Desde hace un tiempo se volvió desgastante oír o ver debates en medios colombianos. No sólo porque en su mayoría se tornan impetuosos, sino porque además se convierten en un agregado de monólogos que ni siquiera siguen la misma línea de argumento. Algunas veces pensé que el problema tenía que ver con la gran polarización que acecha al país. Otras, creí que eran estrategias de comunicación para ganar el favor de la opinión pública. Pero, aunque hay algo de esto, el problema parece ser la falta de entrenamiento que tenemos para debatir.

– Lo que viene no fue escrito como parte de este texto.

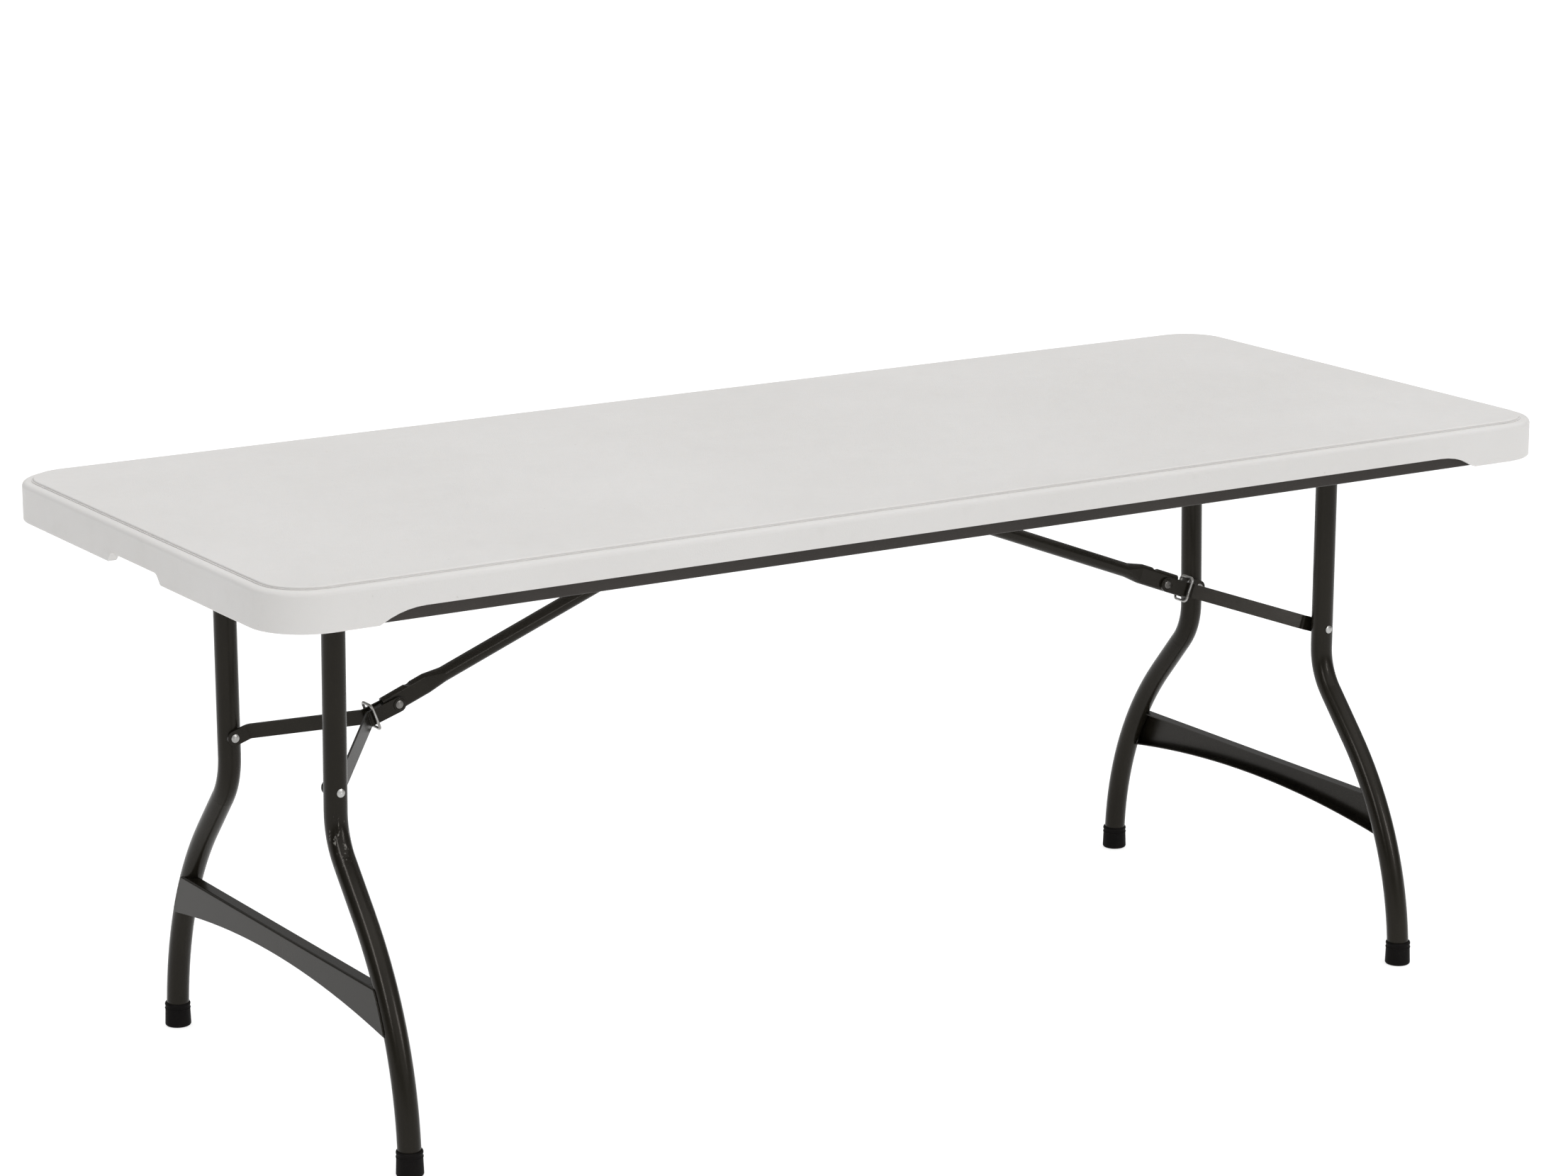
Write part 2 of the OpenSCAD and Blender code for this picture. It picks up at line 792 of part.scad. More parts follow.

Esta semana estuve oyendo la discusión entre Alejandra Borrero y Amparo Grisales en el Festival Ideas al Barrio. El debate parecía más bien un partido de tenis en el que uno de los oponentes en lugar de devolver la bola la tira al aire. Mientras Borrero intentaba debatir con altura, Grisales con una especie de indiferencia acudía a las tradicionales interrupciones y falacias argumentativas. Si se hablaba de violencia contra la mujer, ella hablaba de violencia contra los hombres; si se hablaba de feminismo, ella atacaba a las feministas, incluso aseguró nunca haber sufrido de acoso para deslegitimar las denuncias sobre el acoso.
Falacias como estas se ven en casi todos los debates nacionales. Y aunque hay claras excepciones, existe la creencia de que para un debate hay que llegar con actitud, no preparado. Pero debatir es un arte que se aprende, no que se improvisa. Es más, en muchos países del mundo “Debate” es una materia obligatoria, pues hay que entrenarse en discutir con y contra alguien, de forma que lo que resulte del evento llame al pensamiento, no a la indignación. Esto no quiere decir que salgamos todos de acuerdo, pero tampoco que salgamos con lo mismo con lo que entramos.
Es fascinante atender a un buen debate, así como lo es atender a un buen partido; por partes se sufre, por partes se disfruta; hay preferidos, pero se reconoce la capacidad del contrincante; a veces se gana, otras se pierde y muchas se empata. Amparo Grisales, como muchos políticos, decidió posicionarse no como interlocutora sino como contradictora, ignorar las reglas del juego y hacernos perder a todos nuestro tiempo.